In India, no one is going to be satisfied with a growth rate lower than what they have come to expect in the last ten years, says Arvind Subramanian, a senior fellow at the Peterson Institute for International Economics. The IMF projects India’s growth will fall from 9.3 percent in 2007 to 6.9 percent in 2009. "Not meeting expectations poses a problem for policy," he says, adding that the government is sensitive to this and has already cut interest rates and pumped liquidity into its capital markets to sustain investment. But in India, the threat is different than the one faced by China, says Segal. India, a diverse, multiethnic, multifaith country, has always struggled with a degree of social instability as various minority groups seek redress against discrimination. Instability may rise as the country goes to the polls early next year and opposition groups try to take advantage of the financial crisis to highlight the government’s deficiencies, say experts.

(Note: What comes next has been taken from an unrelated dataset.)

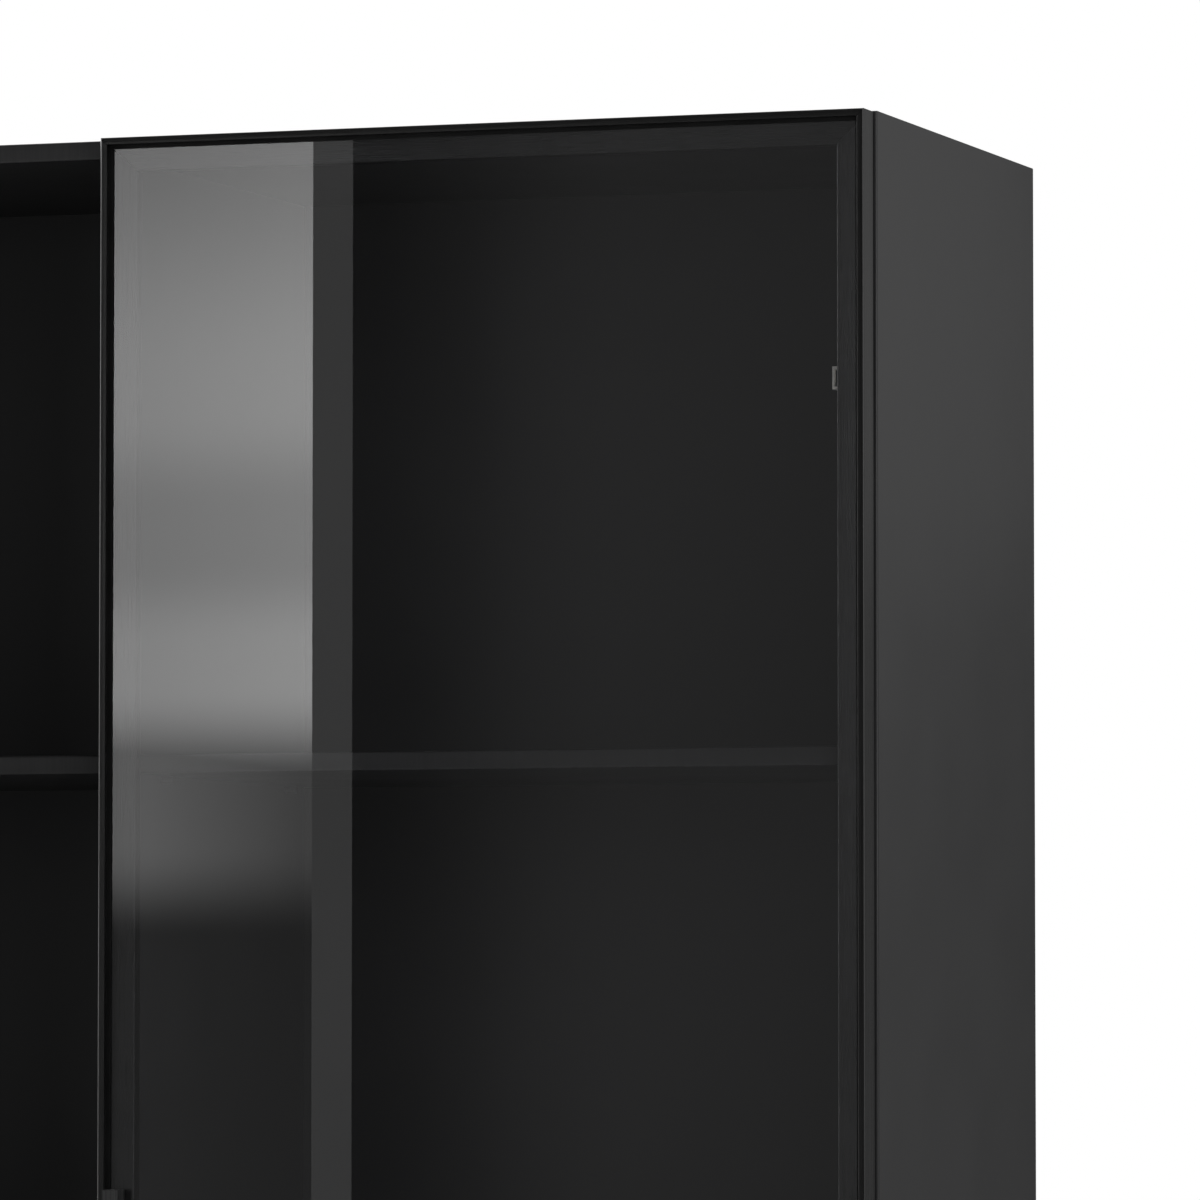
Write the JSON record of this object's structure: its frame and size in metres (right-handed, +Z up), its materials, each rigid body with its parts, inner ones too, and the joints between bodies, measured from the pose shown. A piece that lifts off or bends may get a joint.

Stimulus and Questions Over Trade
Some economists say both China and India, with their relatively insulated financial sectors, are better positioned than many other developing economies for a quick recovery from the current crisis. The governments in both countries have responded with a slew of measures. India has undertaken a balancing act of easing the central bank’s key lending rate to increase liquidity in the markets while moving to tighten monetary policy in other areas to stave off inflation. China, with its focus on economic growth, has announced several stimulus policies. The biggest by far is a $586-billion package slated for investment over the next two years in a number of sectors, including low-income housing, rural infrastructure, water, electricity, transportation, technological innovation, and earthquake reconstruction. Analysts see this as a step in the right direction.
China’s top-down governance structure gives it a greater ability to mobilize resources and implement policies faster, says experts. CFR’s Segal says "it’s probably better to be a poor person in China than India" because of China’s ability to spend on projects that could provide immediate relief to the poor. In India, taking steps through a democratic system makes the response time longer in such a crisis. India also lacks the ability China has to respond with direct cash transfers.
Some economists are worried about the impact on poverty reduction if the current financial crisis spurs protectionism, undermining free trade policies. In November 2008, the Indian government, in response to a fall in global commodity prices , imposed a 5 percent import duty (Bloomberg) on a range of iron and steel products, and slapped a 20 percent duty on crude soybean oil imports to protect domestic producers. India and China have also been called upon to agree to the World Trade Organization’s Doha development agenda, dealing with a range of international trade reforms, including some in the agricultural sector. In July 2008, the seven-year negotiations reached a stalemate when India and China refused to compromise over measures to protect farmers in developing countries from greater liberalization of trade. But leaders attending the G-20 summit on the financial crisis in November 2008, which included India and China, promised to refrain from protectionist measures in the next year, and called for each country in the group to make "positive contributions" to a successful conclusion of the Doha round.